_What is being asked_: Return all the data, word for word.

-------

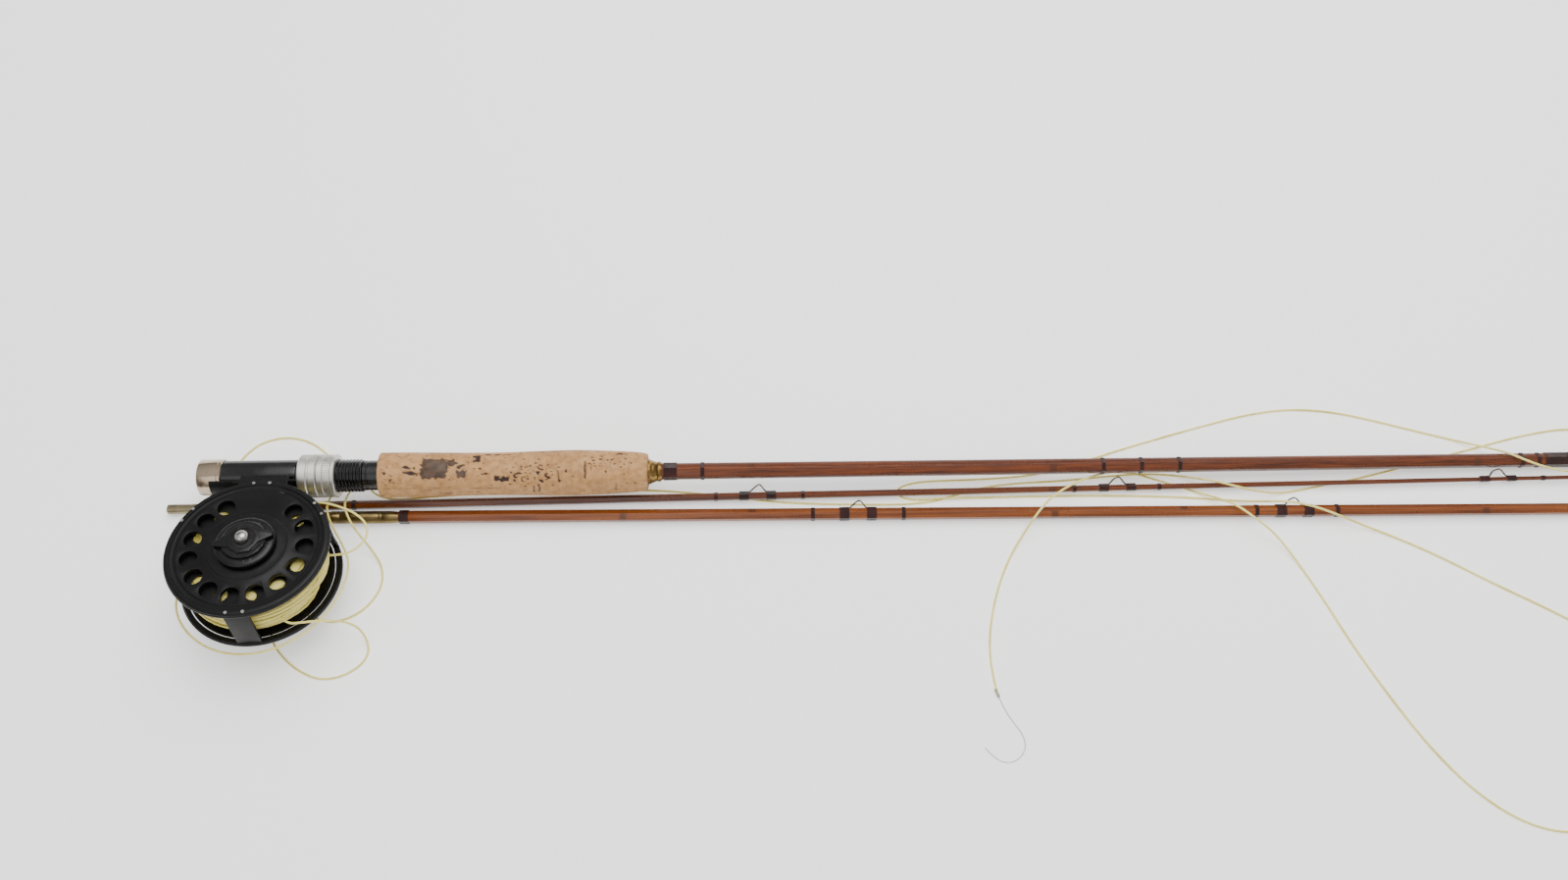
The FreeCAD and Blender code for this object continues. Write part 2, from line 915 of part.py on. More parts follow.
rivet_angles = [angle + side for angle in pillar_angles + (90,) for side in (-6, 6)]
rivet_tops = polar_cylinders("rivet_tops", "0.9", "frame_radius - 2", rivet_angles, plate_top, "0.35")
rivet_ends = polar_cylinders(
    "rivet_ends", "0.9", "frame_radius - 2", rivet_angles, "-frame_half - 0.35", "0.35"
)
node("frame_rivets", group("rivets", [rivet_tops, rivet_ends]), reel_place)


def lengthwise(item, length):
    """Lay a cylinder along the rod, centred over the foot."""
    item.Placement.Rotation = along_x
    return move(item, x=f"foot_middle - reel_middle - ({length}) / 2", y="reel_reach")


toe = lengthwise(cylinder("foot_toes", "barrel_radius + foot_toe", "foot_length"), "foot_length")
pad = lengthwise(cylinder("foot_pad_round", "barrel_radius + foot_thickness", "foot_pad"), "foot_pad")
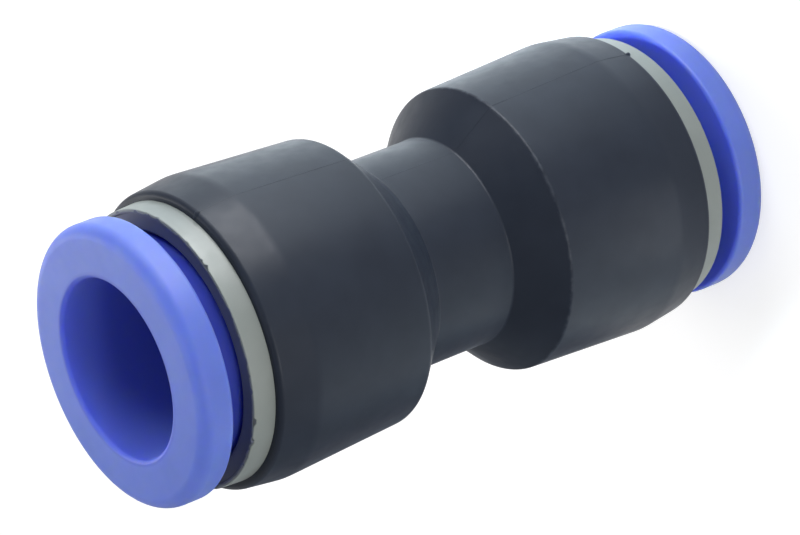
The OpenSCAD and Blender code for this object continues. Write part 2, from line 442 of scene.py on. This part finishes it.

-------

_The response_:
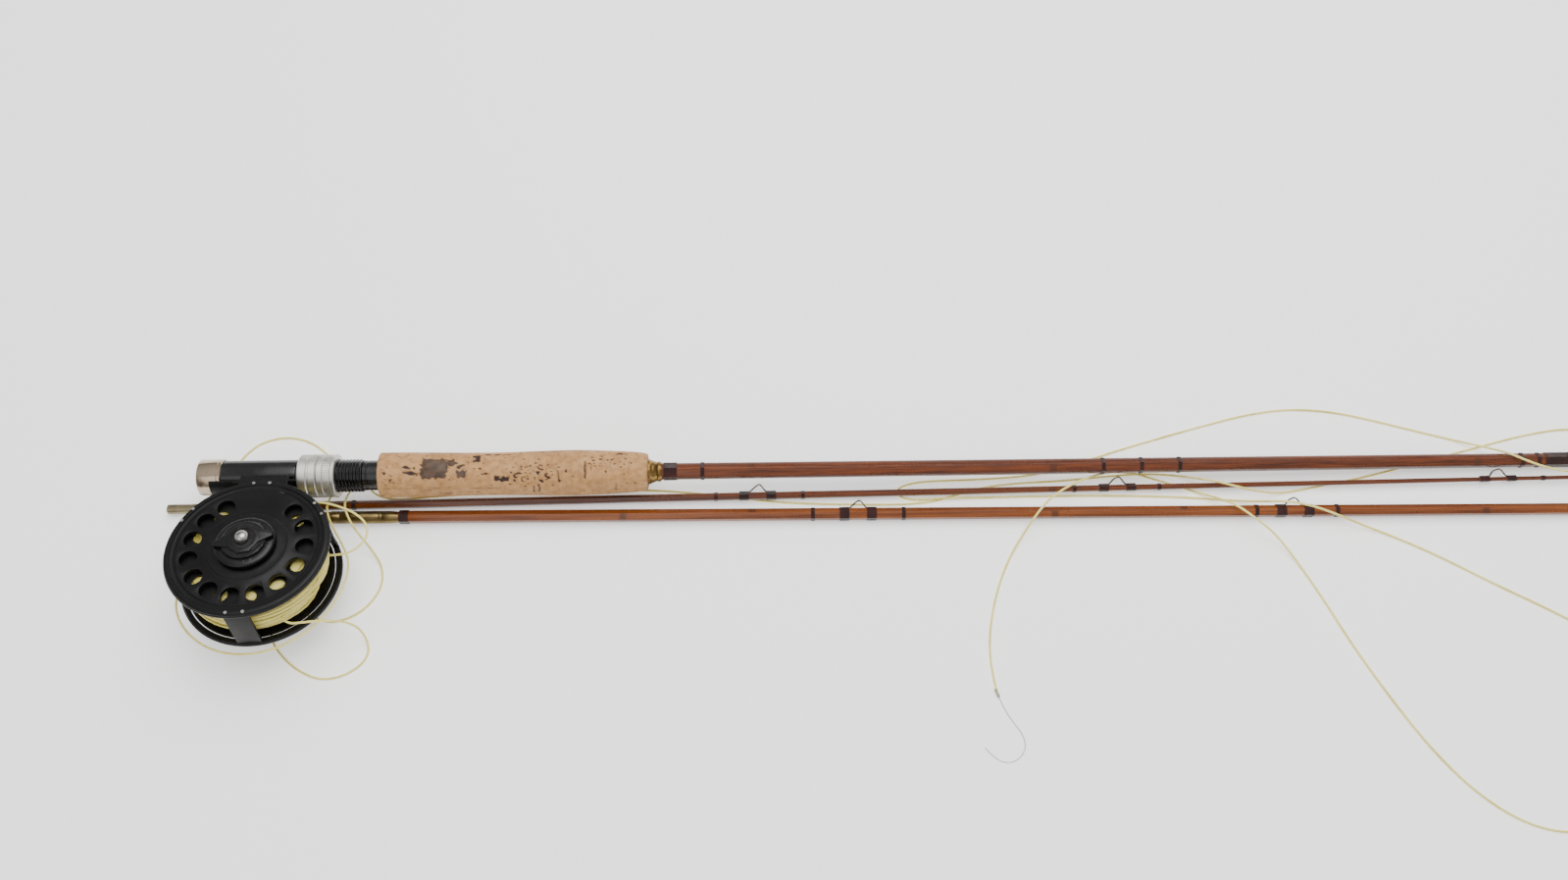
The FreeCAD and Blender code for this object continues. Write part 2, from line 915 of part.py on. More parts follow.
rivet_angles = [angle + side for angle in pillar_angles + (90,) for side in (-6, 6)]
rivet_tops = polar_cylinders("rivet_tops", "0.9", "frame_radius - 2", rivet_angles, plate_top, "0.35")
rivet_ends = polar_cylinders(
    "rivet_ends", "0.9", "frame_radius - 2", rivet_angles, "-frame_half - 0.35", "0.35"
)
node("frame_rivets", group("rivets", [rivet_tops, rivet_ends]), reel_place)


def lengthwise(item, length):
    """Lay a cylinder along the rod, centred over the foot."""
    item.Placement.Rotation = along_x
    return move(item, x=f"foot_middle - reel_middle - ({length}) / 2", y="reel_reach")


toe = lengthwise(cylinder("foot_toes", "barrel_radius + foot_toe", "foot_length"), "foot_length")
pad = lengthwise(cylinder("foot_pad_round", "barrel_radius + foot_thickness", "foot_pad"), "foot_pad")
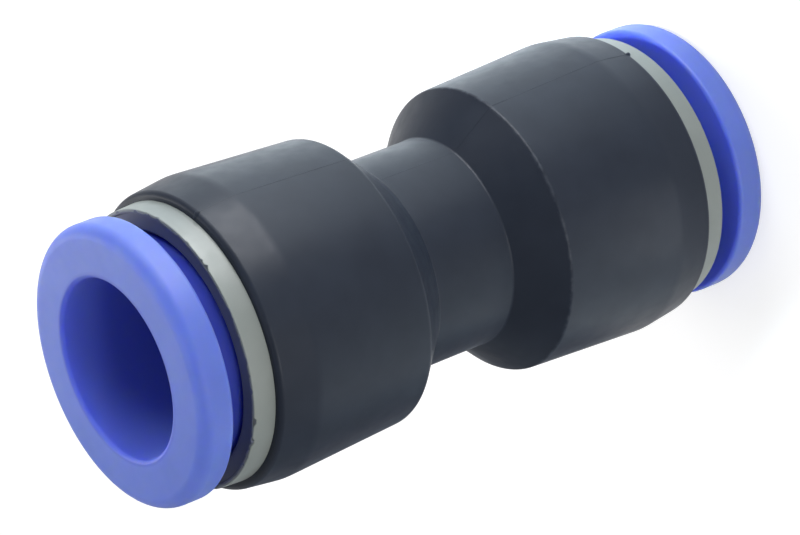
The OpenSCAD and Blender code for this object continues. Write part 2, from line 442 of scene.py on. This part finishes it.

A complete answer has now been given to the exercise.